Et en le relisant attentivement (oui, relisez-le attentivement) vous allez me demander : mais, qu’est-ce qu’une « cause légitime » ? Un peu de patience, nous allons y venir.
La révocation judiciaire (celle prévue au second alinéa de l’article précité donc) a lieu à l’initiative d’un ou plusieurs associés. Le ou les associés qui en sont à l’origine doivent alors assigner le gérant ainsi que la société devant le tribunal de commerce compétent.
L’associé qui assigne va devoir prouver l’existence d’une cause légitime (on y vient).
C’est là que la jurisprudence intervient pour nous éclairer sur cette notion de « cause légitime ». Constituent donc des causes légitimes de révocation du gérant (vous voyez, je vous avais bien dit qu’on y arriverait) : « la violation des règles légales ou statutaires, le manquement aux obligations du mandat social ou la mauvaise gestion de nature à compromettre l’intérêt social, ainsi que la perte de confiance des associés lorsqu’elle est justifiée par une situation objective »[4].
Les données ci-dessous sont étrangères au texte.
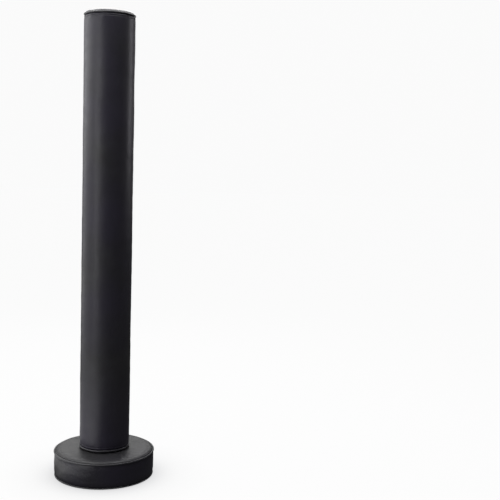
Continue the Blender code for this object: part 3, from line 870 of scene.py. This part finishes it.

Ainsi, un gérant qui ne respecterait pas ses obligations en matière de tenue des assemblée générales[5] ou de présentation des comptes annuel[6] par exemple, pourrait se voir révoquer par le juge.
Il en va de même pour un gérant qui détournerait l’argent de la société ou bien dévoilerait un secret de fabrique à la concurrence, entravant directement l’intérêt de la société.
Toutefois, prudence ! Tous les comportements ne justifient pas la révocation, il convient donc de bien aiguiser son argumentaire avant de se rendre devant les tribunaux.
Maintenant que nous avons évoqué la révocation judiciaire, revenons au début de l’article L223-25 du code de commerce. Le gérant peut être révoqué par décision des associés dans les conditions de l’article L223-29 du code de commerce qui prévoit que « décisions sont adoptées par un ou plusieurs associés représentant plus de la moitié des parts sociales ». Il est toutefois précisé que les statuts peuvent prévoir une majorité plus forte.
Cependant ce n’est pas la question de la majorité qui nous inquiète, mais plutôt celle du processus. En effet, rappelons que l’assemblée générale des associés est convoquée par le gérant[7]. Même si plusieurs associés peuvent en demander la convocation ou faire inscrire des décisions à l’ordre du jour, la convocation reste à l’initiative du gérant.
Or, mettez-vous un instant à la place du gérant. Accepteriez-vous de convoquer une assemblée qui a pour ordre du jour de statuer sur votre propre révocation ? A moins d’aimer l’humiliation publique personne n’a envie de se retrouver face à plusieurs associés, exposant le pourquoi du comment ils ne vous veulent plus à la tête de la société.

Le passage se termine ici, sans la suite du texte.